A recent survey published by Times of Malta found that a mere six per cent of people attended protests in the last 12 months. An earlier index of political protest in Europe, published in 2015, had placed Malta at the lowest end of protest participation.
Some of Malta’s largest demonstrations in recent years have centred on environmental issues but the focus of late has shifted to questions of justice, governance, corruption and social injustice. In fact, even with six per cent participation at most, pressure from daily protests directly contributed to a government crisis that saw former prime minister Joseph Muscat announce his resignation.
The role of protest in determining Maltese political discourse has never been more essential. For one thing, by banding together to demonstrate against abuse of power and authority, people have realised they are not alone in their concerns.
One way in which any establishment maintains its power is by promoting a dominant discourse that excludes dissident views. Differences in opinion are derided, leaving citizens feeling isolated, marginalised and powerless.
Public demonstrations and marches are a source of empowerment by reminding individuals that they form part of a larger community of like-minded citizens. Such was the case at the recent Black Lives Matter demonstration, held outside parliament.
The physical presence of individuals united in a strong message against systemic racism, and the brutal murder of Lassana Cisse, has gone further than merely highlighting the issues at hand. It is reorganising the national agenda, by drawing attention to the failure of Malta’s stagnant ‘integration policy’ and igniting a very public debate on Maltese racism and xenophobia.
Representational government also risks imposing a ‘tyranny of the majority’ which overrides the rights of minorities. Protests are therefore a vital corrective to majority rule, particularly in a country as fractured along monolithic party lines as Malta continues to be.
Furthermore, while demanding that justice be done, immediately and visibly, protests plant seeds for the next generation to nurture. Protesters tend to be those who have unshackled themselves from past thinking, who by their action express a vision as yet unacknowledged by their political representatives but which will one day be taken for granted.

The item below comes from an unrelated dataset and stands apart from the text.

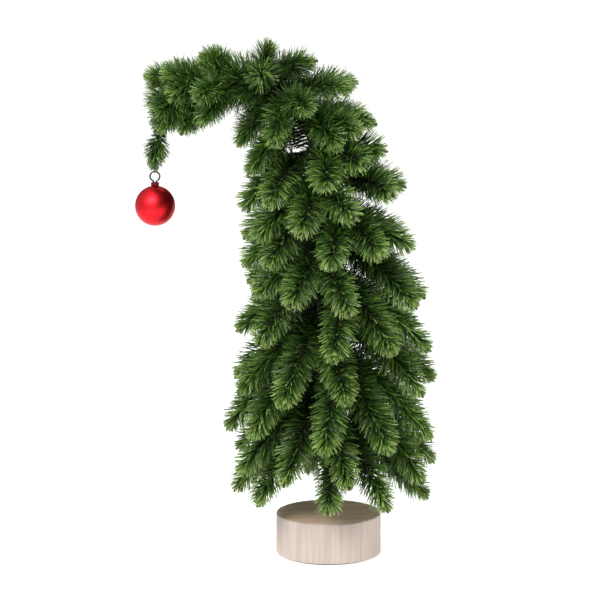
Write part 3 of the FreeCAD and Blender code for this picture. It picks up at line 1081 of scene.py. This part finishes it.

For example, the changing attitudes towards LGBTIQ people in Malta over the past generation came about largely thanks to creative protest, which latterly transformed into political will.
The year that has just gone by showed that protests are increasingly a motivating factor for positive change in Malta. Attempts to discourage civic protest, or to downplay the importance of protest in the life of the country, are therefore little more than an attempt to gag the free flow of democratic dialogue.
The Maltese, according to the survey, seem more likely to dig into their pockets to donate to charity – an equally worth cause no doubt – than to make their presence felt at protests.
It does appear, though, that Malta’s culture of fear and appeasement which has dominated the public square for generations is no longer as paralysis inducing as it once was.
However, the greatest threat to political protest is apathy, sometimes born of a cynicism fuelled by political allegiances that lie far from the real needs of the electorate. The result is that citizens feel limited in their effectiveness.
By standing up to be counted, in acts of defiance and social solidarity, protesters are now treading a new path of courageous self-determination, which has long been awaited in the modern history of these islands. The changes they have already prompted should spur them on.